Improving Arizona’s Job Market
If there is anything the legislature should be focusing on, it’s helping the state attract and retain businesses. That means a few things. First, the state should look at what its competitive advantages are and exploit them. A few examples are renewable energy (growth industries), the border with Mexico (foreign trade), our aerospace and space industries (defense and space science), and our health care industries. These industries provide high-paying jobs that can be filled by Arizonans. The one caveat is that in order to make sure Arizonans get these jobs, we must have a world-class educational system that produces the workers these businesses need. Our current majority doesn’t think that’s a priority, I do.
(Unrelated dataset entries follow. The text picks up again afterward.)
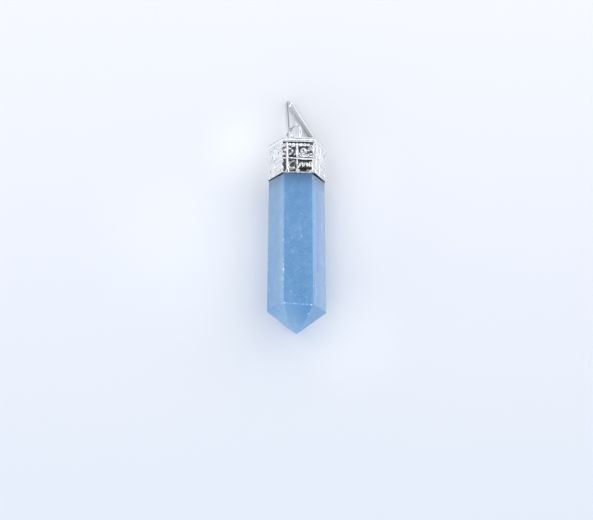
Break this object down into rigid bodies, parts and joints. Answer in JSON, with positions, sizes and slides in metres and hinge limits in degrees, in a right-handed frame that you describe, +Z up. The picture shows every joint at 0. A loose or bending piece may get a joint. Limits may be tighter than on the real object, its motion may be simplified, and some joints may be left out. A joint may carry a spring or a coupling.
{
  "type": "crystal point pendant",
  "caption": "Six-sided pale blue crystal point in a stamped silver-plated cap, with a soldered eye ring and a loose triangular bail, lying on its side.",
  "frame": {"origin": "on the surface that the pendant lies on, under the middle of its box", "axes": "+Y along the crystal from its point to the head of the bail, +Z up from the surface, +X to the right seen from above with the bail away from the viewer"},
  "size_m": [0.0094, 0.0392, 0.0081],
  "materials": {
    "crystal": "polished milky translucent",
    "silver_plate": "bright silver plate"
  },
  "bodies": {
    "root": {"crystal": "crystal", "cap": "silver_plate", "bail": "silver_plate"}
  },
  "joints": []
}
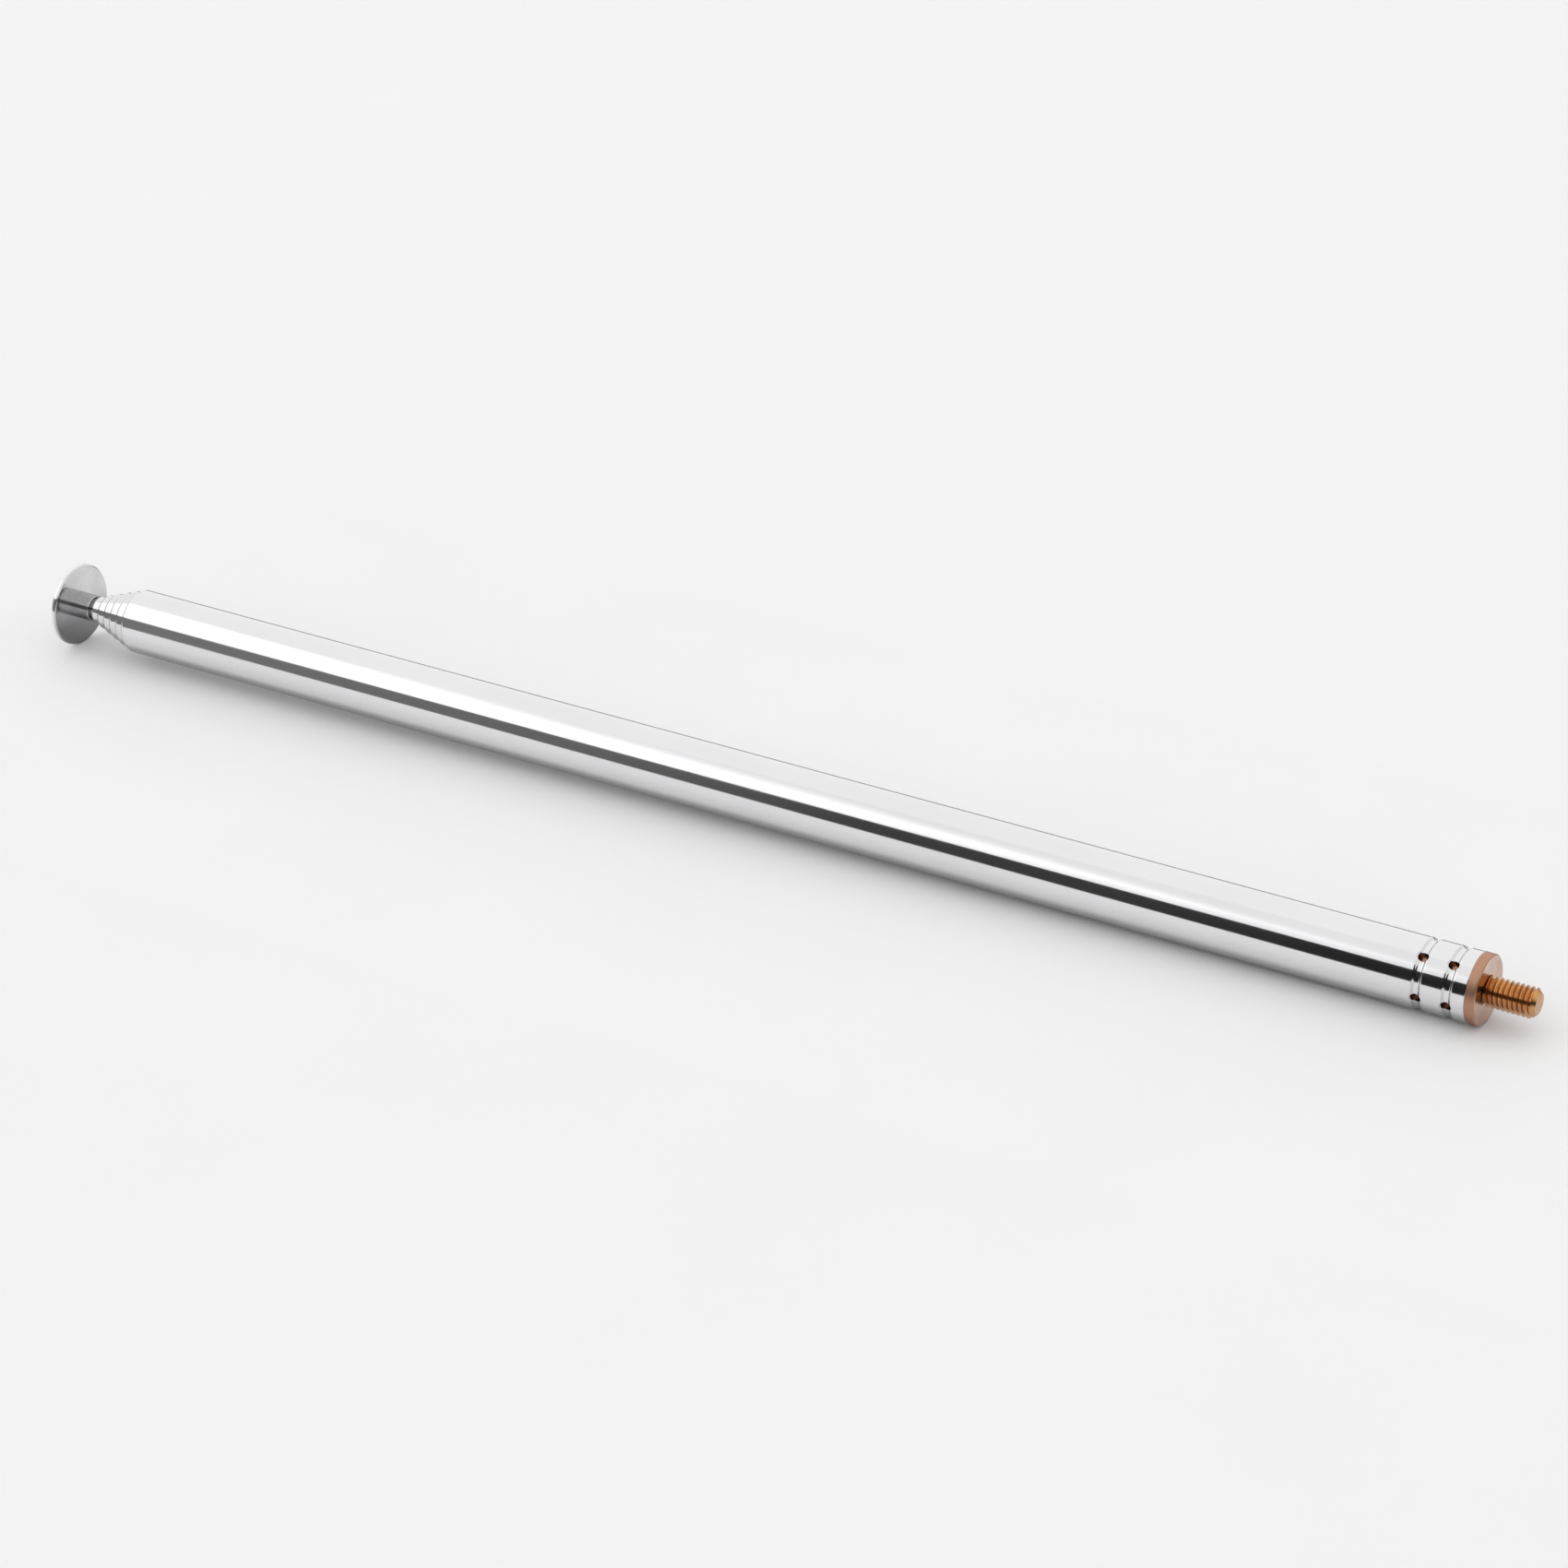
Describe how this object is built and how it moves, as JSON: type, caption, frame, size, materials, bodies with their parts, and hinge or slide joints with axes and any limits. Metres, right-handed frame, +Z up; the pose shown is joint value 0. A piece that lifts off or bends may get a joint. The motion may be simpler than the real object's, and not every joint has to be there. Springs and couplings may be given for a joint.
{
  "type": "telescopic rod antenna",
  "caption": "Telescopic rod antenna pushed fully in, with nested chrome tubes, a round tip button and a threaded stud at its base.",
  "frame": {"origin": "centre of the plug flange's front face, where the part that the stud screws into seats", "axes": "+X along the stud, away from the tube; -X along the rod to its tip; +Z up, with the rod lying level"},
  "size_m": [0.1723, 0.009, 0.009],
  "materials": {
    "chrome_plate": "bright polished chrome plate with faint rubbing and specks",
    "copper_plug": "turned copper-coloured metal, satin",
    "brass_stud": "cut thread, lightly tarnished",
    "foot_brass": "turned, bright",
    "spring_bronze": "rolled spring strip"
  },
  "bodies": {
    "base": {"outer_tube": "chrome_plate", "base_plug": "copper_plug", "threaded_stud": "brass_stud"},
    "section_2": {"tube_2": "chrome_plate", "tube_2_foot": "foot_brass", "tube_2_contact": "spring_bronze"},
    "section_3": {"tube_3": "chrome_plate", "tube_3_foot": "foot_brass", "tube_3_contact": "spring_bronze"},
    "section_4": {"tube_4": "chrome_plate", "tube_4_foot": "foot_brass", "tube_4_contact": "spring_bronze"},
    "section_5": {"tube_5": "chrome_plate", "tube_5_foot": "foot_brass", "tube_5_contact": "spring_bronze"},
    "section_6": {"tube_6": "chrome_plate", "tube_6_foot": "foot_brass", "tube_6_contact": "spring_bronze"},
    "tip": {"tip_rod": "chrome_plate", "tip_rod_foot": "foot_brass", "tip_rod_contact": "spring_bronze", "tip_button": "chrome_plate"}
  },
  "joints": [
    {"name": "section_2_slide", "type": "slide", "parent": "base", "child": "section_2", "axis": [-1, 0, 0], "range_m": [0, 0.1421]},
    {"name": "section_3_slide", "type": "slide", "parent": "section_2", "child": "section_3", "axis": [-1, 0, 0], "range_m": [0, 0.1412]},
    {"name": "section_4_slide", "type": "slide", "parent": "section_3", "child": "section_4", "axis": [-1, 0, 0], "range_m": [0, 0.1403]},
    {"name": "section_5_slide", "type": "slide", "parent": "section_4", "child": "section_5", "axis": [-1, 0, 0], "range_m": [0, 0.1394]},
    {"name": "section_6_slide", "type": "slide", "parent": "section_5", "child": "section_6", "axis": [-1, 0, 0], "range_m": [0, 0.1385]},
    {"name": "tip_slide", "type": "slide", "parent": "section_6", "child": "tip", "axis": [-1, 0, 0], "range_m": [0, 0.1376]}
  ]
}
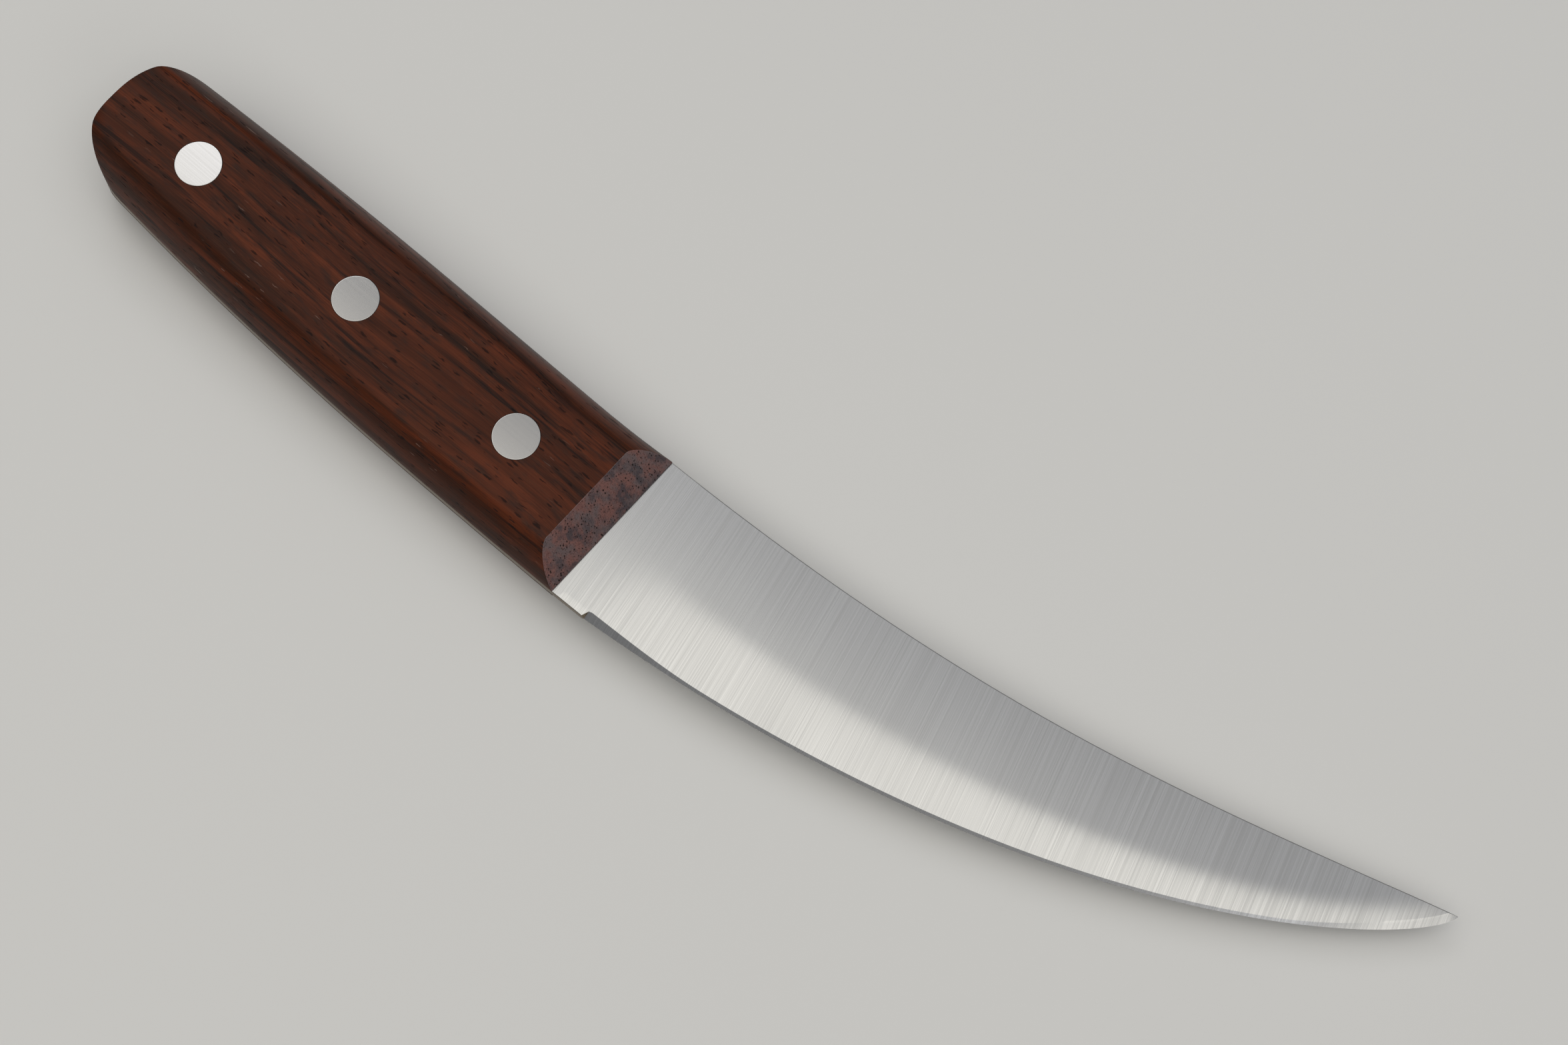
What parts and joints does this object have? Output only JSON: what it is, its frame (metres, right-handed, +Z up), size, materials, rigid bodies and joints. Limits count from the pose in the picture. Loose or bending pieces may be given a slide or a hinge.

Second, The legislature should be attracting, not attacking jobs creators, entrepreneurs and growing businesses and industries. For example, we need to get off this kick of trying to kill renewable energy in our state. It’s the only industry creating new jobs and with Arizona’s abundant and free sunlight, there’s no reason we should be undermining this important and exportable product and industry. There is no other industry in the state that has such a unique competitive advantage and therefore puts Arizona in the lead for renewable energy projects. We could export power to neighboring states. We could add thermal solar generation to our state’s natural gas plants and create a unique fleet of hybrid power generating plants that offer the best of both energy worlds and that help keep energy rates low for consumers and businesses.
Third, Arizona has so much to offer, but we have to be smart and deliberate about our job development strategies and that includes looking realistically at incentives, tax breaks, tax rates, etc. to make sure we’re competitive in the right ways. For too long we’ve focused mostly on those strategies that are politically popular or expedient. We should look and see what works and what doesn’t. If a strategy can prove itself, then we should consider it. If not, then we must look to something else. We have to stop being the economic science project for every idea special interest think tank cooks up. If economic reports are any indicator, it’s not clear they’re working very well at all.
Finally, small business is the engine that creates the most new jobs. Our state has implemented policies and laws that drive people out of the state and have given our state a black eye when it comes to business reputation and a welcoming attitude. If tourists and business people don’t feel welcome somewhere, they won’t come. And who suffers the most? Small business does. That has to stop.
As your state representative, I’ll work hard to help push for policy changes and the passage of laws that help Arizona benefit from our unique competitive advantages. I’ll work with business owners and managers to help them identify and compete in new markets. I’ll ask the tough questions and use the rules of the House to stop bills that harm small business from being passed. We can’t wait any longer to do better. We must start now.